▶
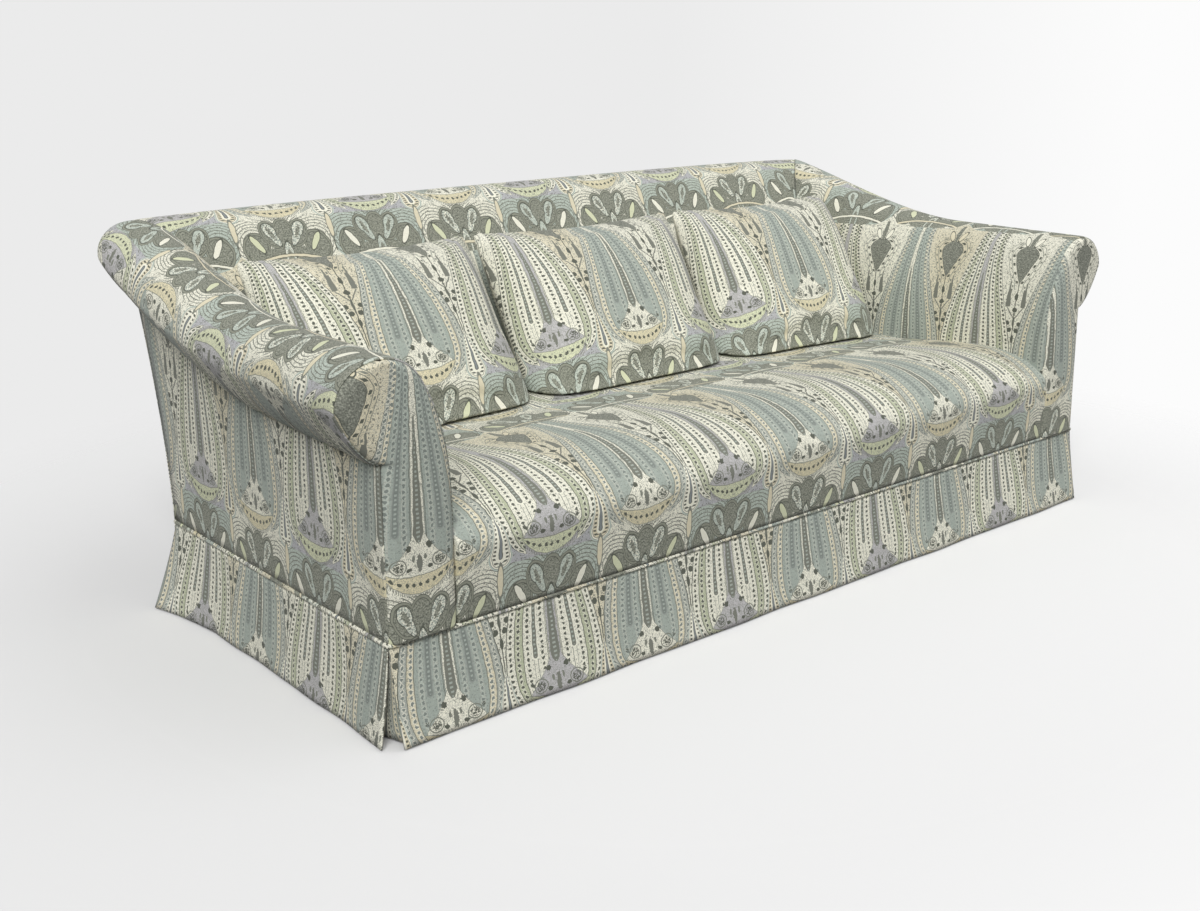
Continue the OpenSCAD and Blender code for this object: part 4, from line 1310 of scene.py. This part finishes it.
@dataclass
class Back:
    """The inside back, which runs over the roll and turns both corners, and the outside back."""

    form: Form
    linen: Finish
    columns: int = 200
    rows: int = 72
    corner_share: float = 0.07
    cover_t: float = 0.0022
    print_top: float = 0.078
    print_across: float = -0.2295
    outside_grid: tuple[int, int] = (60, 24)
    foot_z: float = 0.280

    def point(self, s: float, t: float) -> Vector:
        """Shape the inside back's cover.

        Args:
            s: Share along the cloth, from 0 to 1.
            t: Share up the cloth, from 0 to 1.

        Returns:
            The point.
        """
        form = self.form
        i = t * form.lines
        corner_x, _, round_r = form.corner(i)
        near = min(s, 1 - s)
        side = -1 if s < 0.5 else 1
        if near < self.corner_share:
            e = max(form.gap, form.turn_len * near / self.corner_share)
        else:
            half = 0.5 - self.corner_share
            e = mix(form.turn_len, corner_x, (near - self.corner_share) / half)
        left, shift = form.turned(e, round_r)
        y, z = form.back_section(i, (corner_x - e) / corner_x)
        return Vector((side * (corner_x - left), y - shift, z))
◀
• **Requirement**
Copy out all lines that carry the word "from".

• **Exercise result**
Continue the OpenSCAD and Blender code for this object: part 4, from line 1310 of scene.py. This part finishes it.
            s: Share along the cloth, from 0 to 1.
            t: Share up the cloth, from 0 to 1.